Pourtant, Les Petites Chaises rouges n’a rien d’un vulgaire roman à clef qui tirerait son sujet vers le sensationnel. L’intrigue ne tourne pas autour de la révélation de l’identité de l’imposteur. Il n’y a pas de villageois plus sagace que les autres. Loin de là. L’instituteur les invite pourtant à se méfier en rappelant la figure de Raspoutine, mais on lui ricane au nez. Mujo, le réfugié qui fait la plonge à l’hôtel, lui, le reconnaît. Sa voix plutôt, « cette voix qui terrorisait les gens et l’emplissait de peur avant qu’il ne sût vraiment ce qu’était la peur ». Mais après une bagarre qui pourrait presque relever de la farce, il est sommé de rédiger une lettre d’excuses au gentleman injustement agressé. Tous succombent au pouvoir de séduction de l’homme à la mèche blanche : le prêtre trouve en lui les motifs d’une réconciliation entre foi catholique et orthodoxe ; la nonne pisse de joie à la fin d’une séance de lithothérapie.
L’audace de ce roman tient à la collusion entre ces deux univers : un pays d’Europe centrale, déchiré par la violence et le mal, et cette Irlande rurale, dépeinte avec lyrisme et dérision. Cette confrontation fictive correspond à une vérité historique : Rodovan Karadzic n’a jamais mis les pieds en Irlande, mais il y aurait certainement trouvé, comme son avatar romanesque, « cette innocence primordiale, perdue dans la plupart des lieux du monde » indissociable de cette mystique de la pureté serbe dont il se faisait le garant. Mais le véritable tour de force, c’est d’avoir placé au centre du roman la figure de Fidelma, belle brune « au sourire de Joconde » , incarnation de l’innocence sacrifiée. Désespérée de ne pas avoir d’enfants, celle-ci entreprend une vaste manœuvre érotico- culinaire, à base de supplications, de tourtes et d’allumettes au fromage, afin de se faire engrosser par le charlatan thérapeute. Les conséquences de cette union seront terribles. O’Brien retrouve ici son thème de prédilection, l’omniprésence de la culpabilité dans nos vies. Fidelma est-elle complice du Mal ? Quand l’innocence devient-elle un péché ? A la Haye, devant les juges du Tribunal Pénal International, Vlad n’assume rien, il a été un agneau au milieu d’une meute de loups. Le massacre de Srebrenica n’est qu’ « un mythe » et tout le reste n’est que « mise en scène » : « Il citait document sur document, s’emportait, fulminait, se répétait et, finalement, déclarait que les Serbes n’avaient aucunement l’intention de prendre cette ville, qu’il n’y avait pas eu de siège, que c’était une illusion, une invention de l’ennemi ». Fidelma, elle, se lance dans un véritable chemin de pénitence. Elle rejoint Londres où, hantée par son passé, elle partage le quotidien âpre et miséreux d’autres réfugiés.

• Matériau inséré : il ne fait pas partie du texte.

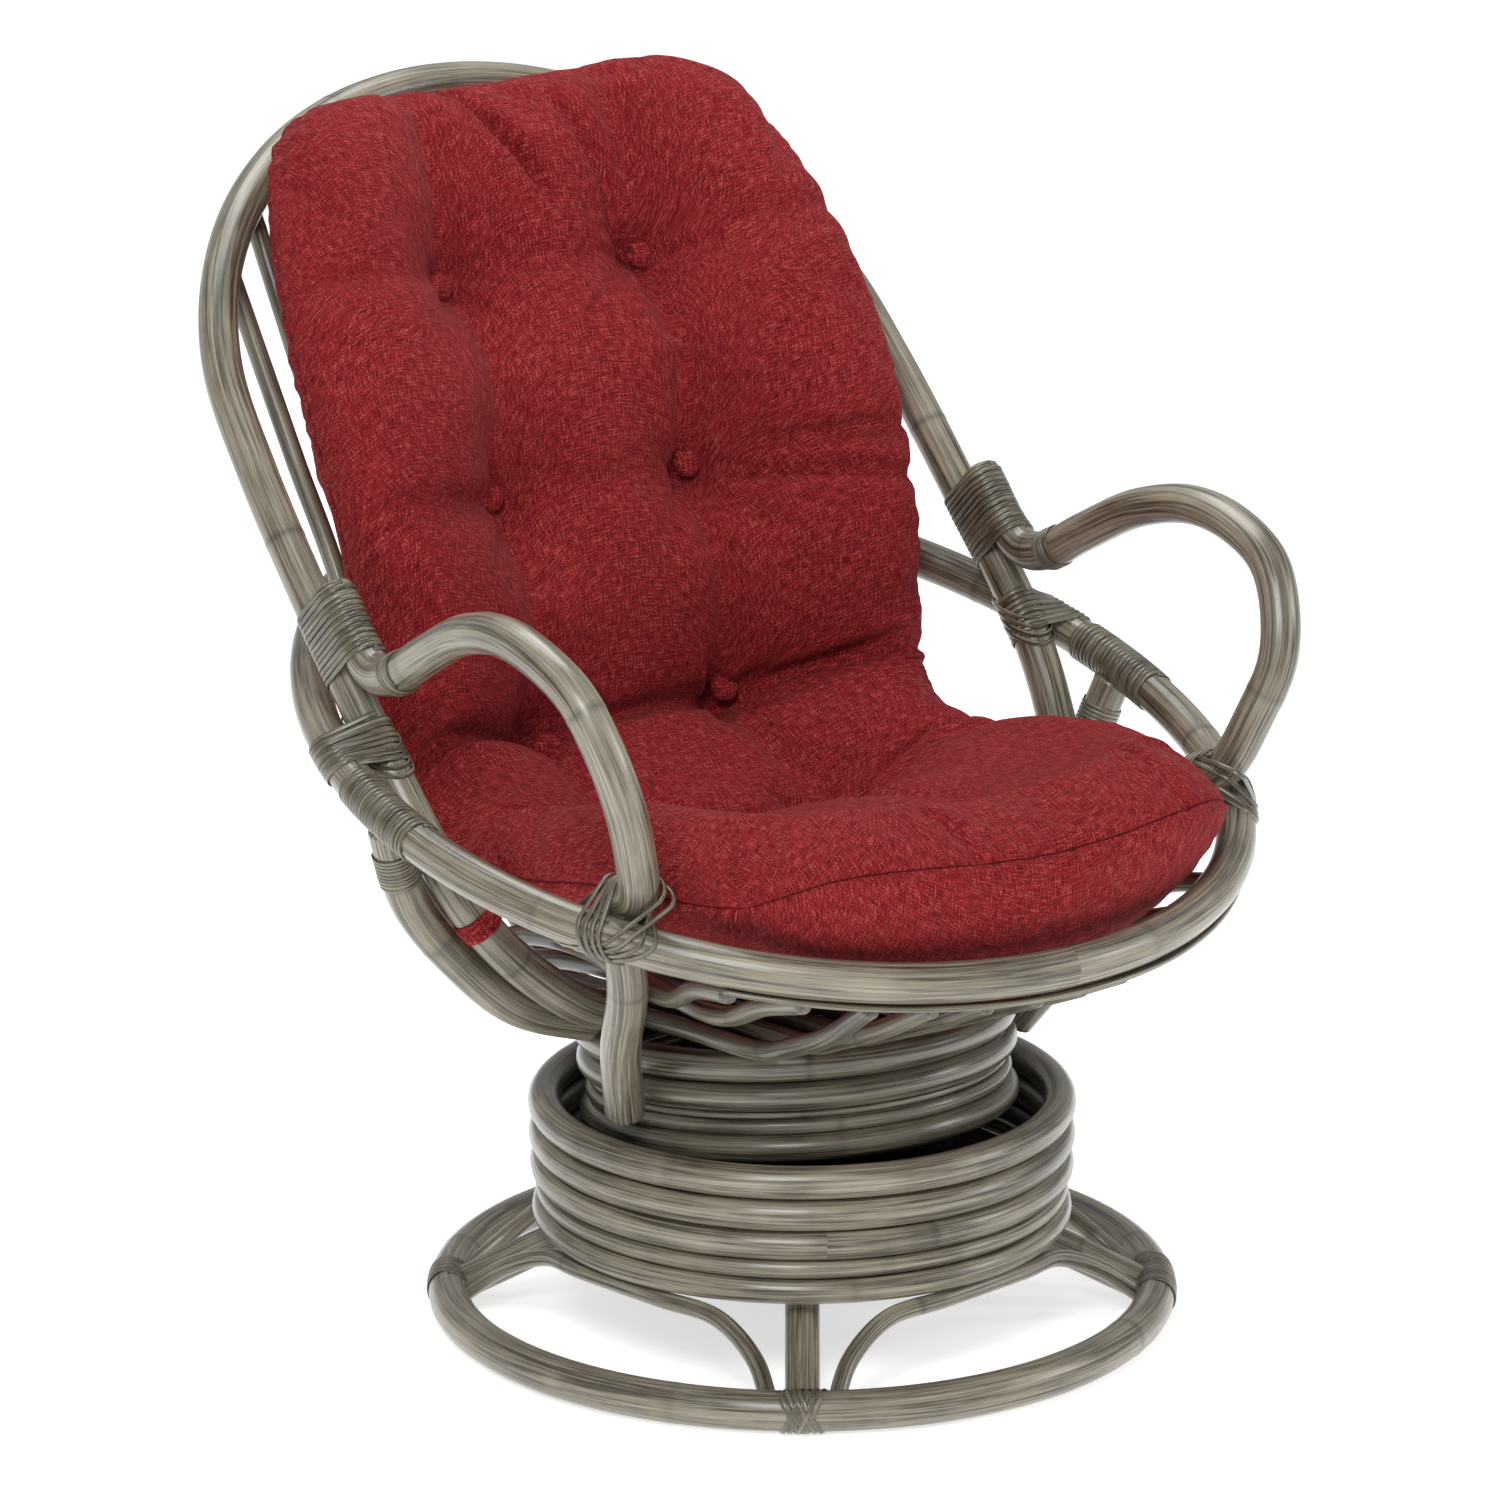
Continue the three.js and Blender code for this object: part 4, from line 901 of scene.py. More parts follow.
# Each winding as its turns, its pitch and how far it stands off the poles
binding = {
    "legAndArm": {"turns": 13, "pitch": 0.0052, "seed": 5},
    "collar": {"turns": 3.4, "pitch": 0.005, "seed": 7},
    "legAndHoop": {"turns": 8, "pitch": 0.0052, "slack": 0.0008, "seed": 9},
    "slanted": {"turns": 4, "pitch": 0.0052, "slack": 0.0019, "seed": 11},
    "rim": {"turns": 20, "pitch": 0.0049, "seed": 15},
    "bow": {"turns": 9, "pitch": 0.0036, "seed": 17, "width": 0.0034},
    "lashingUnder": {"turns": 4, "pitch": 0.0056, "slack": 0.0005, "seed": 21},
    "lashingOver": {"turns": 4, "pitch": 0.0056, "slack": 0.0019, "seed": 23},
    "armLap": 24,
    "collarPlace": 26,
    "armReach": 0.099,
    "hoopReach": 0.004,
    "slant": Vector((0, -0.9, 0.2)),
    "rimShare": 0.2536,
    "rimStep": 0.004,
    "bowShare": 0.86,
}


# Each winding is its kind, the poles it holds, where it starts, its way along them, and its first side
def bound(node, sign, *windings):
    bm = bmesh.new()
    for kind, *way in windings:
        facts = binding[kind]
        wind(bm, *way, **dict(facts, seed=facts["seed"] + sign))
    bm.transform(seatPlace)
    return replacing(f"{node}_{sides[sign]}", bm, peel, "seat", "peel")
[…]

La deuxième partie du roman est moins convaincante: dans sa volonté d’embrasser toute la misère du monde, de n’oublier personne, la plume d’O’Brien perd de son audace, de son humour et de sa vigueur. Elle irriterait presque par son moralisme convenu. Plus gênant, comme souvent dans la littérature contemporaine, les déracinés n’accèdent pas au statut de personnage : ils ne sont que des voix, des récits, qui trouvent leur justification dans l’artifice d’une réunion hebdomadaire organisé par un centre social.
Mais ne boudons pas notre plaisir : Les Petites Chaises Rouges est un grand roman, à la puissance magnétique. Rares sont les écrivains qui, dans une langue aussi sublime, superposent perspective historique et contemporaine avec autant de finesse. Chapeau bas.
Les Petites Chaises rouges, Edna O’Brien, éd. Sabine Wespieser, 2016, 367 pages.